After touring Yad Vashem, Israel’s Holocaust memorial, Sharon found space for the group to decompress and express their feelings in words, pictures or symbols.
One participant, Brad Leifer, 21, a student from Bethesda, Md., drew a chart of impressions in a mix of sentences and pictures of lightning bolts and physical barriers.
“Opposing forces (single mindedness) leads to stalemate and/or everybody loses and/or both are destroyed,” he wrote in a page that became included in a group journal.
The group journal was a tool Sharon came up with to help the group keep track of its time on the trip, which ended last Saturday.
Mitch Paschen, 19, a student from Baraboo, Wis., said he had long wanted to visit Israel and see “what all the fuss was about.”
He was relieved to hear a group of Asperger’s syndrome participants was being organized.
“It’s easier to be yourself,” Paschen explained. “You don’t have to worry about doing something wrong.”
Tour guide Dror Kidron had the group assemble in the remains of a Roman-era amphitheater in Caesarea where, dressed in a toga and crown of leaves, he introduced them to the city in character as King Herod.
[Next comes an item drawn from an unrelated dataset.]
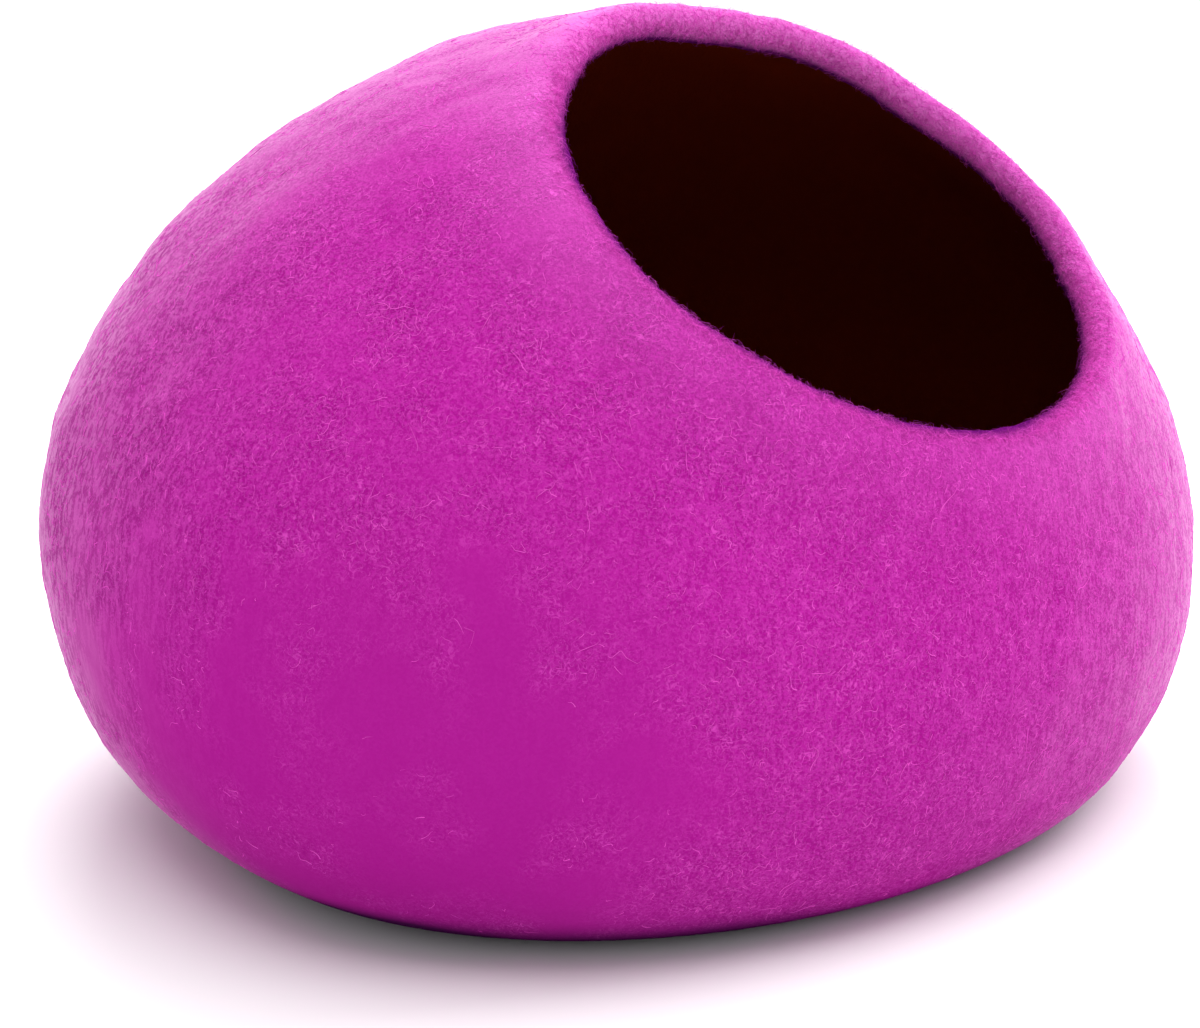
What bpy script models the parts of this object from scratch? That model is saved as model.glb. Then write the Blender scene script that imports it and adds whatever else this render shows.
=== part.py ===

“I have found lots of warmth and love in them,” he said. “It was a very powerful feeling when I realized that as soon as I reached out to them I found lots of openness. It’s not easy work. You have no down time. But I love every moment of their feedback, interest and knowledge.”
On the beach Kidron helped lead the group in singing “Eli, Eli.” The group learned about the poem’s author, Hannah Senesh, a Hungarian Jewish immigrant who lived on a kibbutz next to Caesarea. At the age of 22 in 1944, she returned to Europe and parachuted behind enemy lines in hopes of saving Jews, but she was arrested, tortured and eventually killed by a firing squad.
The participants held sheets of the words and sang out loudly and clearly.
Leifer, who said he recently became interested in poetry, read Henry Wadsworth Longfellow’s poem “Daybreak” to the other participants as they sat on the shoreline.
They listened quietly as he read words that seemed to resonate:
“A wind came up out of the sea, And said, O mists, make room for me.”